■ **GIVEN PROBLEM**
Find each line with the word "code" in it, then give the total alone.

■ **INFORMATION GIVEN**
▽
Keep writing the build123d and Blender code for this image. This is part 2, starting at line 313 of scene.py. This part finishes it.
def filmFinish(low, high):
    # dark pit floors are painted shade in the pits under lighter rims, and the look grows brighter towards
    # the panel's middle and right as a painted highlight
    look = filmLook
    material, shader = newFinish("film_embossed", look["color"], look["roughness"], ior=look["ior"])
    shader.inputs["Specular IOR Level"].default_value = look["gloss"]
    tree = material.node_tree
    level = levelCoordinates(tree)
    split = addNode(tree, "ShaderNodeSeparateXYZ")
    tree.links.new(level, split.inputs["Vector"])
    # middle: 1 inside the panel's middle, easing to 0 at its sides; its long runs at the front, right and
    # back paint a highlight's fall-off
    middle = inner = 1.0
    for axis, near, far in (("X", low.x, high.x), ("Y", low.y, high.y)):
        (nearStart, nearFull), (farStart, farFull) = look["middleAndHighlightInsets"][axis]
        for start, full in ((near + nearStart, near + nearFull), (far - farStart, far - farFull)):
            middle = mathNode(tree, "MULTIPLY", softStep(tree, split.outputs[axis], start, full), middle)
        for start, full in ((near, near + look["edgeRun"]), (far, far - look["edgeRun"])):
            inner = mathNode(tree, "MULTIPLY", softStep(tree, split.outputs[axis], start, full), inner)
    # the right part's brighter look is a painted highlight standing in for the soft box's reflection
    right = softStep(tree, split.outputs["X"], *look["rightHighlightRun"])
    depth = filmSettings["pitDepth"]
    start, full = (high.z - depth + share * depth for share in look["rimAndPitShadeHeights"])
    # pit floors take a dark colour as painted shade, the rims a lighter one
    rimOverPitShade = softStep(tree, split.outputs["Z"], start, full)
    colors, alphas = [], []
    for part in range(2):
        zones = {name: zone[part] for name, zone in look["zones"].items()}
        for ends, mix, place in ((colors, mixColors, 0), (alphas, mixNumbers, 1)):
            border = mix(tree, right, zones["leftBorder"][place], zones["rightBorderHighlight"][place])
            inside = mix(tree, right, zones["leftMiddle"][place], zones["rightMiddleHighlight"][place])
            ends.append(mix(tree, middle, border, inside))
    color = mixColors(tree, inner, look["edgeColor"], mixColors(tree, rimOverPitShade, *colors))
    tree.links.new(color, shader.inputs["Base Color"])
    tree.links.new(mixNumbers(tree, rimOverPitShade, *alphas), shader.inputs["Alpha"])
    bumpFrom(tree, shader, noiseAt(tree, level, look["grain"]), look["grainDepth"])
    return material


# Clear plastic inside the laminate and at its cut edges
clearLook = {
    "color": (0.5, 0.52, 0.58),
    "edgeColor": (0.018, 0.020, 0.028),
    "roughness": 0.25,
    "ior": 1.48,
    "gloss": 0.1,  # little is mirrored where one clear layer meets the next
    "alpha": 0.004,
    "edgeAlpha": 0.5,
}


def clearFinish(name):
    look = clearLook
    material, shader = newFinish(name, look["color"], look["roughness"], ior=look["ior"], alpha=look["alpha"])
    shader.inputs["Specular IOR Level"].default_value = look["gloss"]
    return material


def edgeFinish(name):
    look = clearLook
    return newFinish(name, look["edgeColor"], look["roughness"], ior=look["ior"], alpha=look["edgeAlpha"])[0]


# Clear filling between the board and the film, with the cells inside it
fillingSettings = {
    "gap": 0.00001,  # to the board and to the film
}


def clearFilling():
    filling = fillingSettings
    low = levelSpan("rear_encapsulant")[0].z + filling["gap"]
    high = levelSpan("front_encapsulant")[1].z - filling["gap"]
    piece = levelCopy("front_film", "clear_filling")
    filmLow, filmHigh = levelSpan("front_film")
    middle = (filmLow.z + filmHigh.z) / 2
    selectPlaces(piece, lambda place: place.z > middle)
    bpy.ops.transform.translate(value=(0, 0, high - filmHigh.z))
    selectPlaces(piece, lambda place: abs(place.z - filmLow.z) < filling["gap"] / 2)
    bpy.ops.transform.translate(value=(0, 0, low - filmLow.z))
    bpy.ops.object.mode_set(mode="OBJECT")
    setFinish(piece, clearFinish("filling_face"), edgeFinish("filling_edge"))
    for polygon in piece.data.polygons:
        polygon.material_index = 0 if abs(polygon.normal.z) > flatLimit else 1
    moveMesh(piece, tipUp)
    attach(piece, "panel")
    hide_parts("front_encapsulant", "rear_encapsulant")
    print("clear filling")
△
▽
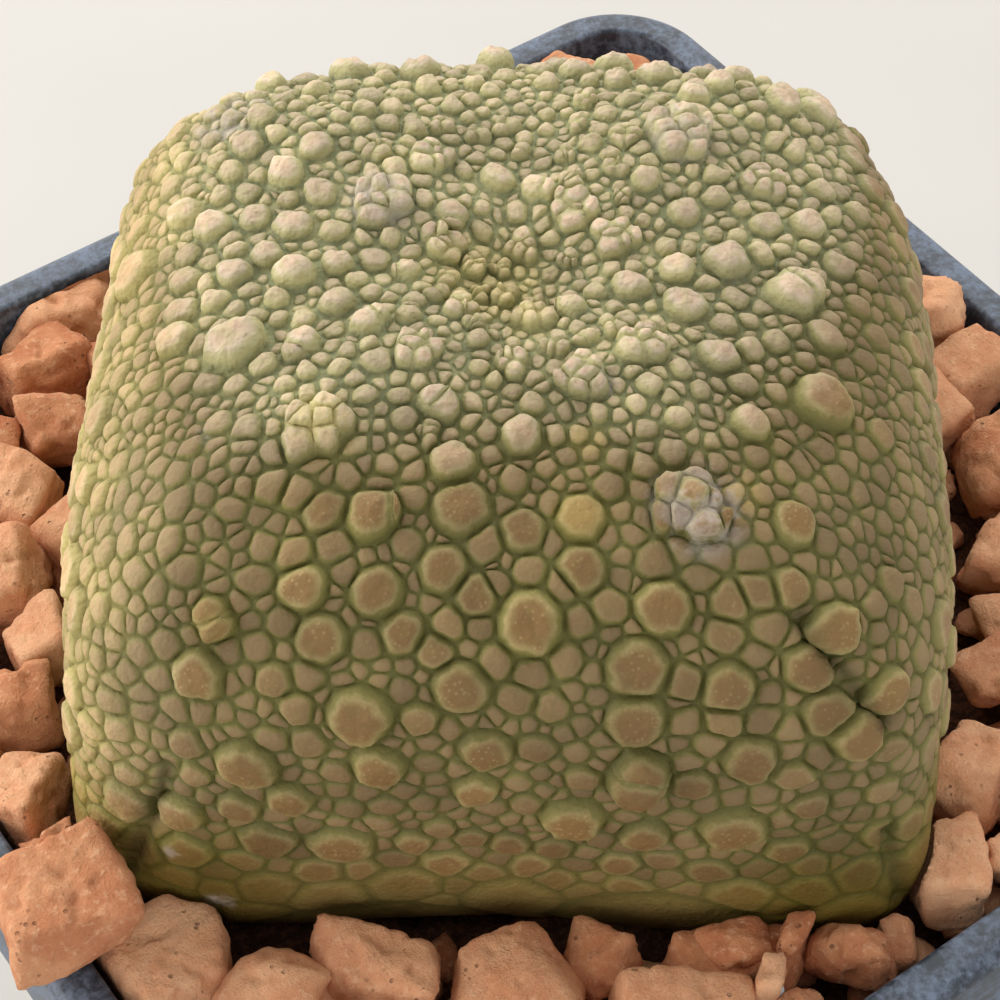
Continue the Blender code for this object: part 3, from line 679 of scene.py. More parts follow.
△
■ **RESPONSE**
2